Dennis Evans, Editor, McGraw-Hill Companies, Inc.
2005
As the title suggests, this book offers views from both sides of scads of education issues, such as classroom discipline, service learning, school uniforms, sex education, and religion in schools. Many of these twenty topics are of interest to teachers, principals and others who make decisions about how to run classrooms and schools; others have broader policy implications, such as home schooling and common curricula. The forty chapters - one on each side of every issue - come from a variety of sources: articles in Educational Leadership, Phi Delta Kappan, and Education Week, and papers by the Heritage Foundation, the Foreign Policy Research Institute, even the Fordham Foundation, to name just a few. The authors are also a varied bunch, from Tom Loveless and Mike Podgursky to Gary Nash and Alfie Kohn.
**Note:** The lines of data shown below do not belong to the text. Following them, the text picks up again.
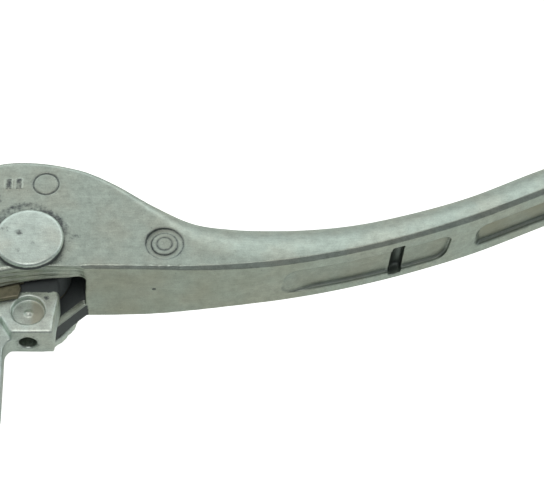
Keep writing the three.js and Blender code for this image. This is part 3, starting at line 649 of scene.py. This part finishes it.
def make_shim(material):
    grid = grid_round("thrust_shim_upper", 0.2)
    tail = [(-12, -8.6), (-12, -12.6), (-2.15, -10.6), (-1.6, -8.4), (-2, -7.2)]
    shape = outline(arc((0, 0), SHIM["outer"], -40, 220) + tail, grid.x, grid.y)
    body = overlap(0.2, shape, slab(grid.z, *SHIM["upper"]), SHIM["inner"] - np.hypot(grid.x, grid.y))
    finish_piece("thrust_shim_upper", grid, body, "bronze", material)


def make_seal(node, height, material):
    grid = grid_round(node, 0.13)
    body = np.hypot(np.hypot(grid.x, grid.y) - SEAL["radius"], grid.z - height) - SEAL["cord"]
    finish_piece(node, grid, body, "rubber", material)


def make_nut(material):
    grid = grid_round("pivot_nut", 0.17)
    x, y = grid.x, grid.y
    z = NUT_TOP - grid.z
    radius = np.hypot(x, y)
    cone = (radius + 1.8 * np.abs(z - NUT["thickness"] / 2)) * 0.49 - 0.49 * (5.25 + 0.9 * NUT["thickness"])
    body = overlap(0.2, hexagon(x, y, NUT["flats"]), slab(z, 0, NUT["thickness"]), cone)
    hole = PIN["thread"] + 0.15 + np.maximum(z - NUT["thickness"] + 0.6, 0) - radius
    body = overlap(0.15, body, hole)
    finish_piece("pivot_nut", grid, body, "zinc_steel", material)


BOLT_GAP = 0.1           # between the parts of a bolt's stack, which starts at the cap's face
SPRING_BASE = BOLT_GAP + BOLT["washer"] + BOLT_GAP
HEAD_BASE = SPRING_BASE + BOLT["spring"] + BOLT_GAP


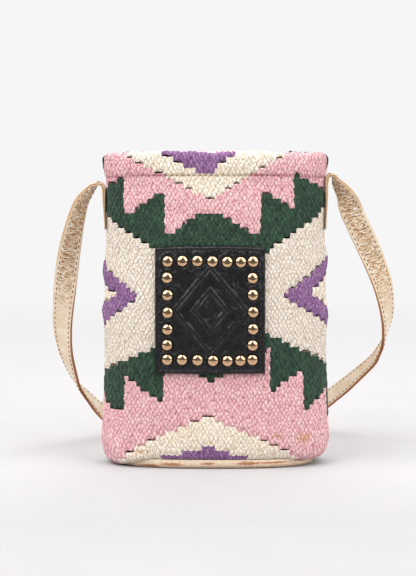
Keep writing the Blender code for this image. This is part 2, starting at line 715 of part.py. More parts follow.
def smooth_route(route, parts):
    # Smooth curve through the route, with a width direction square to it at each point
    curve = smooth_line([place for place, edge in route], parts)
    widths = smooth_line([edge for place, edge in route], parts)
    along = np.gradient(curve, axis=0)
    along /= np.linalg.norm(along, axis=1)[:, None]
    widths -= along * (widths * along).sum(axis=1)[:, None]
    widths /= np.linalg.norm(widths, axis=1)[:, None]
    return curve, widths, np.cross(along, widths)


def add_strap_ply(name, near, far, finish):
    # Flat ribbon between two distances from the middle of the strap, cut into triangles the
    # same way on every face so that two twisted plies stay parallel
    curve, widths, normals = smooth_route(strap_route(), 2)
    half = STRAP_WIDTH / 2
    points = []
    for place, width, normal in zip(curve, widths, normals):
        for out, side in ((near, -1), (near, 1), (far, -1), (far, 1)):
            points.append(place + normal * out + width * half * side)
    faces = [(0, 1, 3, 2)]
    for index in range(len(curve) - 1):
        low = index * 4
        for first, second in ((0, 1), (2, 3), (0, 2), (1, 3)):
            faces.append((low + first, low + second, low + 4 + second))
            faces.append((low + first, low + 4 + second, low + 4 + first))
    last = (len(curve) - 1) * 4
    faces.append((last, last + 1, last + 3, last + 2))
    ply = link(name, mesh_from(name, points, faces), finish)
    ply.data.shade_smooth()
    ply.data.set_sharp_from_angle(angle=radians(50))
    return ply


def add_strap():
    gold = material("gold_leather", (0.62, 0.45, 0.27, 1), 0.35, 0.6)
    add_strap_ply("strap_back_ply", GAP / 2, STRAP_HALF, gold)
    add_strap_ply("strap_face_ply", -STRAP_HALF, -GAP / 2, gold)


clear_scene()
add_panel("front_panel", -1, 0)
add_panel("back_panel", 1, BACK_SHIFT)
add_lining()
add_base()
add_patch()
add_studs()
add_strap()
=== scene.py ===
from math import cos, pi, radians, sin

import bmesh
import bpy
import numpy as np
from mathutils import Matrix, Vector


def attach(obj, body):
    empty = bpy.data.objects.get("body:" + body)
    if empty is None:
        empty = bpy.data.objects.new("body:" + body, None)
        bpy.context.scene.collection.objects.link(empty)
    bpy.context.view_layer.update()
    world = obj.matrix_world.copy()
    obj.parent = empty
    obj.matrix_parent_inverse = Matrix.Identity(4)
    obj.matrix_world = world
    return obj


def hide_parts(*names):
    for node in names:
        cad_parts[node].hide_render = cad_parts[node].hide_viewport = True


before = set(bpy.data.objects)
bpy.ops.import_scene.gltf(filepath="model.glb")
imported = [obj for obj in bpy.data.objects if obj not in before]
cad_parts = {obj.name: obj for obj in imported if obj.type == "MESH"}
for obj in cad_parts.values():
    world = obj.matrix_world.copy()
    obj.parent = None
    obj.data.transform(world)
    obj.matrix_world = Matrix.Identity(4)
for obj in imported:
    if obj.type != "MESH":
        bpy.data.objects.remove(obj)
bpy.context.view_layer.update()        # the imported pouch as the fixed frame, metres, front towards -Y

mm = 0.001
chance = np.random.RandomState(7)  # one fixed seed, so every run weaves the same cloth


# Camera at the photo's angle, about 1.1 m off and looking down 6 degrees

cameraSetup = {
    "from": (-5.1, -1122, 240.7),  # mm
    "at": (-5.1, -28, 125.7),
    "lens": 101,  # mm on a 36 mm long side
}


def addCamera():
    lensData = bpy.data.cameras.new("camera")
    lensData.lens = cameraSetup["lens"]
    lensData.clip_end = 20
    camera = bpy.data.objects.new("camera", lensData)
    camera.location = Vector(cameraSetup["from"]) * mm
    towards = Vector(cameraSetup["at"]) * mm - camera.location
    camera.rotation_euler = towards.to_track_quat("-Z", "Y").to_euler()
    bpy.context.collection.objects.link(camera)
    bpy.context.scene.camera = camera


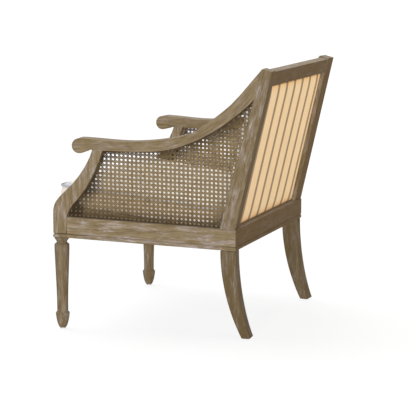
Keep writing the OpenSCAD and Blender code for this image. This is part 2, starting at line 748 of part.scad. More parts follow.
// The extent front to back, which puts the origin under its middle
cushion_reach = (deck_lip - cushion_front) * cos(seat_tilt + deck_fall) - deck_lip * cos(seat_tilt)
    - deck_rise * sin(seat_tilt) - (1 - welt_share) * cushion_d / 2;
front_reach = max(cushion_reach, frame_d + lip + post_w * sin(splay));
rear_reach = (stile_len * sin(back_lean) - stile_back_set) * cos(splay) - stile_set * sin(splay);
centre_y = (front_reach - rear_reach) / 2;
module seat_cushion_shape() {
    h = cushion_h;
    c = cushion_crown;
    deck_frame() translate([0, (cushion_front + cushion_rear) / 2 - deck_lip, soft_gap])
        ringed_body(half_w(cushion_front, cushion_in), half_w(cushion_rear, cushion_in),
            cushion_d, cushion_r, cushion_draw, [
            [0.5, 0, 0], [0.95, 0, 0], [welt_share, h * 0.06, 0], [0.997, h * 0.3, 0], [0.997, h * 0.7, 0],
            [1, h - 1, 0], [0.993, h + c * 0.12, 0], [0.965, h + c * 0.34, 0], [0.88, h + c * 0.62, 0],
            [0.7, h + c * 0.83, 0], [0.42, h + c * 0.96, 0], [0.18, h + c * 0.99, c * 0.01]]);
}
pad_low = -pad_sink;
pad_high = stile_len - crest_drop - crest_h / 2;
back_web_depth = crest_set + crest_t + fit_gap;
pad_back = back_web_depth + 2 * web_t + soft_gap;
module inner_pad_shape() {
    thick = stile_d + pad_reach - pad_back - pad_draw / 2;
    pad_in = stile_set + stile_w + pad_side_gap;
    w_low = half_w(on_back(pad_low, pad_back)[0], pad_in);
    w_high = half_w(on_back(pad_high, pad_back)[0], pad_in);
    back_frame() translate([0, -pad_back, (pad_low + pad_high) / 2]) rotate([90, 0, 0])
        ringed_body(w_low, w_high, pad_high - pad_low, pad_r, pad_draw, [
            [0.5, 0, 0], [0.965, 0, 0], [0.99, 4, 0], [1, thick * 0.4, 0], [0.985, thick * 0.62, 0],
            [0.93, thick * 0.8, 0], [0.78, thick * 0.94, 0], [0.45, thick * 0.99, thick * 0.01]]);
}

// Deck, webbing and cleats under the cushion
deck_front = front_rail_inside + 2 * cleat_gap;
deck_rear = cushion_rear + deck_under;
deck_rear_top = deck_rise - (deck_rear - deck_lip) * tan(deck_fall);
module seat_deck_shape() {
    seat_frame() intersection() {
        plate(-front_w / 2, front_w) polygon([
            [deck_front, -deck_sink], [deck_front, soft_gap], [deck_lip, soft_gap],
            [deck_lip, deck_rise], [deck_rear, deck_rear_top], [deck_rear, -deck_sink]]);
        between(post_w + 2 * cleat_gap, -frame_d, 0, -rail_h, rail_h);
    }
}
web_top = -deck_sink - soft_gap;
front_cleat_y = front_rail_inside + 1.5 * cleat_gap;
rear_cleat_y = -rail_t - cleat_gap - cleat_s;
cross_from = front_cleat_y + cleat_s + cleat_gap;
cross_pitch = (rear_cleat_y - cleat_gap - web_w - cross_from) / (web_cross - 1);
long_pitch = (2 * half_w(0, rail_t) - web_w) / (web_long + 1);
module seat_webbing_shape() {
    seat_frame() {
        for (k = [1:web_long])
            translate([k * long_pitch - half_w(0, rail_t), deck_front + cleat_gap, web_top - web_t])
            cube([web_w, -deck_front - rail_t - 3 * cleat_gap, web_t]);
        for (k = [0:web_cross - 1]) intersection() {
            translate([-front_w / 2, cross_from + k * cross_pitch, web_top - 2 * web_t])
                cube([front_w, web_w, web_t]);
            between(rail_t + cleat_gap, -frame_d, 0, -rail_h, 0);
        }
    }
}
cleat_top = web_top - 2 * web_t - fit_gap;
side_cleat_from = block_back + 2 * brace_w + brace_gap;
side_cleat_len = -side_cleat_from - rail_t - block_leg - brace_gap;
function cleat_half(y) = half_w(y, rail_t) - block_leg - cleat_s;
module end_cleat(y) {
    translate([-cleat_half(y), y, cleat_top - cleat_s + web_t]) cube([2 * cleat_half(y), cleat_s, cleat_s]);
}
module seat_cleats_shape() {
    seat_frame() {
        pair() intersection() {
            translate([0, side_cleat_from, cleat_top - cleat_s]) cube([long, side_cleat_len, cleat_s]);
            difference() {
                between(rail_t + fit_gap, -frame_d, 0, -rail_h, 0);
                between(rail_t + cleat_s, -frame_d - 1, 1, -rail_h - 1, 1);
            }
        }
        end_cleat(rear_cleat_y);
        end_cleat(front_cleat_y);
    }
}
dust_top = cleat_top - cleat_s - fit_gap;
module dust_cover_shape() {
    seat_frame() difference() {
        between(rail_t + cleat_gap, deck_front, -rail_t - 2 * cleat_gap, dust_top - dust_t, dust_top);
        pair() {
            x_front = half_w(front_rail_inside, rail_t) - block_leg - 2 * cleat_gap;
            translate([x_front, front_rail_inside, -rail_h])
                cube([2 * block_leg, 2 * brace_w + 2 * cleat_gap, rail_h]);
            translate([half_w(0, rail_t) - rail_t - block_leg, -rail_t - block_leg - brace_gap, -rail_h])
                cube([2 * block_leg, block_leg + 2 * brace_gap, rail_h]);
        }
    }
}

// Back upholstery
board_low = board_gap - cover_set * sin(back_lean);
board_high = stile_len - crest_drop - crest_h - board_gap;
module outer_board_shape() {
    back_bar(board_low, board_high - board_low, cover_set + cover_t, board_t);
}
module outer_cover_shape() {
    back_bar(board_low, board_high - board_low, cover_set, cover_t - fit_gap);
}
low_rail_top = low_rail_z + low_rail_h;
back_clear = 2 * half_w(0, stile_set + stile_w);
up_pitch = (back_clear - web_w) / (back_web_up + 1);
back_gap = (board_high - low_rail_top - 2 * web_w) / 3;
module back_webbing_shape() {
    back_frame() for (k = [1:back_web_up])
        translate([k * up_pitch - back_clear / 2, -back_web_depth - web_t, low_rail_z + low_rail_h / 5])
            cube([web_w, web_t, board_high - low_rail_z]);
    for (k = [0:1])
        back_bar(low_rail_top + back_gap + k * (back_gap + web_w), web_w, back_web_depth + web_t, web_t);
}

module front_leg_left() { color(oak) left_side() front_leg_shape(); }
module front_leg_right() { color(oak) right_side() front_leg_shape(); }
module rear_leg_left() { color(oak) left_side() rear_leg_shape(); }
module rear_leg_right() { color(oak) right_side() rear_leg_shape(); }
module arm_post_left() { color(oak) left_side() arm_post_shape(); }
module arm_post_right() { color(oak) right_side() arm_post_shape(); }
module arm_left() { color(oak) left_side() arm_shape(); }
module arm_right() { color(oak) right_side() arm_shape(); }
module back_stile_left() { color(oak) left_side() stile_shape(); }
module back_stile_right() { color(oak) right_side() stile_shape(); }
module side_rail_left() { color(oak) left_side() side_rail_shape(); }
module side_rail_right() { color(oak) right_side() side_rail_shape(); }
module front_rail() { color(oak) middle() front_rail_shape(); }
module rear_rail() { color(oak) middle() rear_rail_shape(); }
module crest_rail() { color(oak) middle() crest_shape(); }
module lower_back_rail() { color(hidden_wood) middle() low_rail_shape(); }
module cane_panel_left() { color(cane_colour) left_side() cane_shape(); }
module cane_panel_right() { color(cane_colour) right_side() cane_shape(); }
module cane_bead_left() { color(oak) left_side() cane_bead_shape(); }
module cane_bead_right() { color(oak) right_side() cane_bead_shape(); }
module front_corner_blocks() { color(hidden_wood) middle() pair() front_corner_block(); }
module rear_corner_blocks() { color(hidden_wood) middle() both_sides() rear_corner_block(); }
module corner_screws() {
    color(steel) middle() both_sides() {
        front_screw_places() pin(screw_d, screw_len);
        rear_screw_places() pin(screw_d, screw_len);
    }
}
module front_leg_bolts() {
    color(steel) middle() both_sides() leg_bolt_place() pin(bolt_d, bolt_len);
}
module rear_leg_dowels() {
    color(hidden_wood) middle() both_sides() rear_leg_dowel_places() pin(dowel_d, dowel_len);
}
module stile_dowels() {
    color(hidden_wood) middle() both_sides() stile_dowel_places() pin(dowel_d, dowel_len);
}
module arm_dowels() {
    color(hidden_wood) middle() both_sides() arm_dowel_places() pin(dowel_d, arm_dowel_len);
}
module arm_back_dowels() {
    color(hidden_wood) middle() both_sides() arm_back_place() pin(dowel_d, arm_dowel_len);
}
module rail_dowels() {
    color(hidden_wood) middle() both_sides() {
        rail_dowel_places() pin(dowel_d, dowel_len);
        front_rail_dowel_places() pin(dowel_d, front_dowel_len);
    }
}
module back_rail_dowels() {
    color(hidden_wood) middle() both_sides() {
        crest_dowel_places() pin(dowel_d, dowel_len);
        low_rail_dowel_places() pin(small_dowel_d, dowel_len);
    }
}
module floor_glides() {
    color(steel) middle() both_sides() {
        translate([-leg_in, -side_len + leg_set, 0]) cylinder(d = glide_d, h = glide_t - fit_gap, $fn = 48);
        translate([-rear_leg_set - rear_leg_w / 2, rear_kick - rear_leg_foot / 2, 0])
            cylinder(d = glide_d, h = glide_t - fit_gap, $fn = 48);
    }
}
module seat_cleats() { color(hidden_wood) middle() seat_cleats_shape(); }
module seat_webbing() { color(jute) middle() seat_webbing_shape(); }
module seat_deck() { color(ivory) middle() seat_deck_shape(); }
module dust_cover() { color(black_cloth) middle() dust_cover_shape(); }
module seat_cushion() { color(ivory) middle() seat_cushion_shape(); }
module back_webbing() { color(jute) middle() back_webbing_shape(); }
module outer_back_board() { color(hidden_wood) middle() outer_board_shape(); }
module outer_back_cover() { color(wheat) middle() outer_cover_shape(); }
module inner_back_pad() { color(ivory) middle() inner_pad_shape(); }

front_leg_left();
front_leg_right();
rear_leg_left();
rear_leg_right();
arm_post_left();
arm_post_right();
arm_left();
arm_right();
back_stile_left();
back_stile_right();
side_rail_left();
side_rail_right();
front_rail();
rear_rail();
crest_rail();
lower_back_rail();
cane_panel_left();
cane_panel_right();
cane_bead_left();
cane_bead_right();
front_corner_blocks();
rear_corner_blocks();
corner_screws();
front_leg_bolts();
rear_leg_dowels();
stile_dowels();
arm_dowels();
arm_back_dowels();
rail_dowels();
back_rail_dowels();
floor_glides();
seat_cleats();
seat_webbing();
seat_deck();
dust_cover();
seat_cushion();
back_webbing();
outer_back_board();
outer_back_cover();
inner_back_pad();
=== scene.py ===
"""Low lounge armchair: its frame in limed oak, cane in its sides, linen on its seat and back."""
import json
import math

import bmesh
import bpy
import numpy as np
from bpy.props import FloatProperty, FloatVectorProperty, PointerProperty
from mathutils import Matrix, Vector
from mathutils.bvhtree import BVHTree
from mathutils.kdtree import KDTree

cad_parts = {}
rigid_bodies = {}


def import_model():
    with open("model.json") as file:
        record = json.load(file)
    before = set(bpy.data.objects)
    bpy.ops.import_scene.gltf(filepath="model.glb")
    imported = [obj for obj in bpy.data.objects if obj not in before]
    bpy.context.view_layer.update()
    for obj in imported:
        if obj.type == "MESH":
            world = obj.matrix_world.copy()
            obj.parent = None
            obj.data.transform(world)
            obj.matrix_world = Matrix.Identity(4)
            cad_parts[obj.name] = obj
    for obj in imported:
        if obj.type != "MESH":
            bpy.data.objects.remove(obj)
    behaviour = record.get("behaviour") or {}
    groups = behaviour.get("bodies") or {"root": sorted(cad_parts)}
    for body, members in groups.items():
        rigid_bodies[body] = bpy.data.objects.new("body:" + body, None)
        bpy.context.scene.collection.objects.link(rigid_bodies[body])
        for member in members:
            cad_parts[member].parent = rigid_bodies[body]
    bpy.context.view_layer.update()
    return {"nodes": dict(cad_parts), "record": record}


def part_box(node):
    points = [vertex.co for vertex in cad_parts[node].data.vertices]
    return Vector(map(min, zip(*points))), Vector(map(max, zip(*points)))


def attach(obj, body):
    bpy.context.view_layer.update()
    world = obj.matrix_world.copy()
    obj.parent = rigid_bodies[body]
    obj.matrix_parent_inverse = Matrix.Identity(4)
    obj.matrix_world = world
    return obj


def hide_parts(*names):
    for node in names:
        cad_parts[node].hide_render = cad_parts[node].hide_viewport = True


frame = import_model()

bl_info = {
    "name": "Cane-sided lounge armchair",
    "version": (1, 0, 0),
    "blender": (4, 5, 0),
    "location": "3D View > Sidebar > Armchair",
    "description": "Dresses a low armchair's frame in limed oak, woven cane and linen",
    "category": "Object",
}

MM = 0.001
FRAME_BODY = "frame"
CUSHION_BODY = "seat_cushion"
# Corners of the CAD meshes that lie nearer than this are one
WELD = 0.004 * MM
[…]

It even includes opposing court decisions from Justices Thomas and Ginsberg, arguing the legality of drug testing in schools. The book's strength is its balance, as it enables the reader to understand the arguments and begin to appraise the tradeoffs on these issues. It's exasperating, though, that in this format even the weakest of arguments must be given equal time; the one page summaries following each point-counterpoint exchange are loath to favor one side over the other - even when both sides aren't making equally compelling arguments. Also, parts of the book are dated (this is the second edition and just two chapters were originally written within the last two years). Still, the topics and selections are generally interesting and it could prove to be a useful resource. (An instructor's manual and other tools are available for those who wish to use it in the classroom). The ISBN is 1550-6916 and you can learn more here.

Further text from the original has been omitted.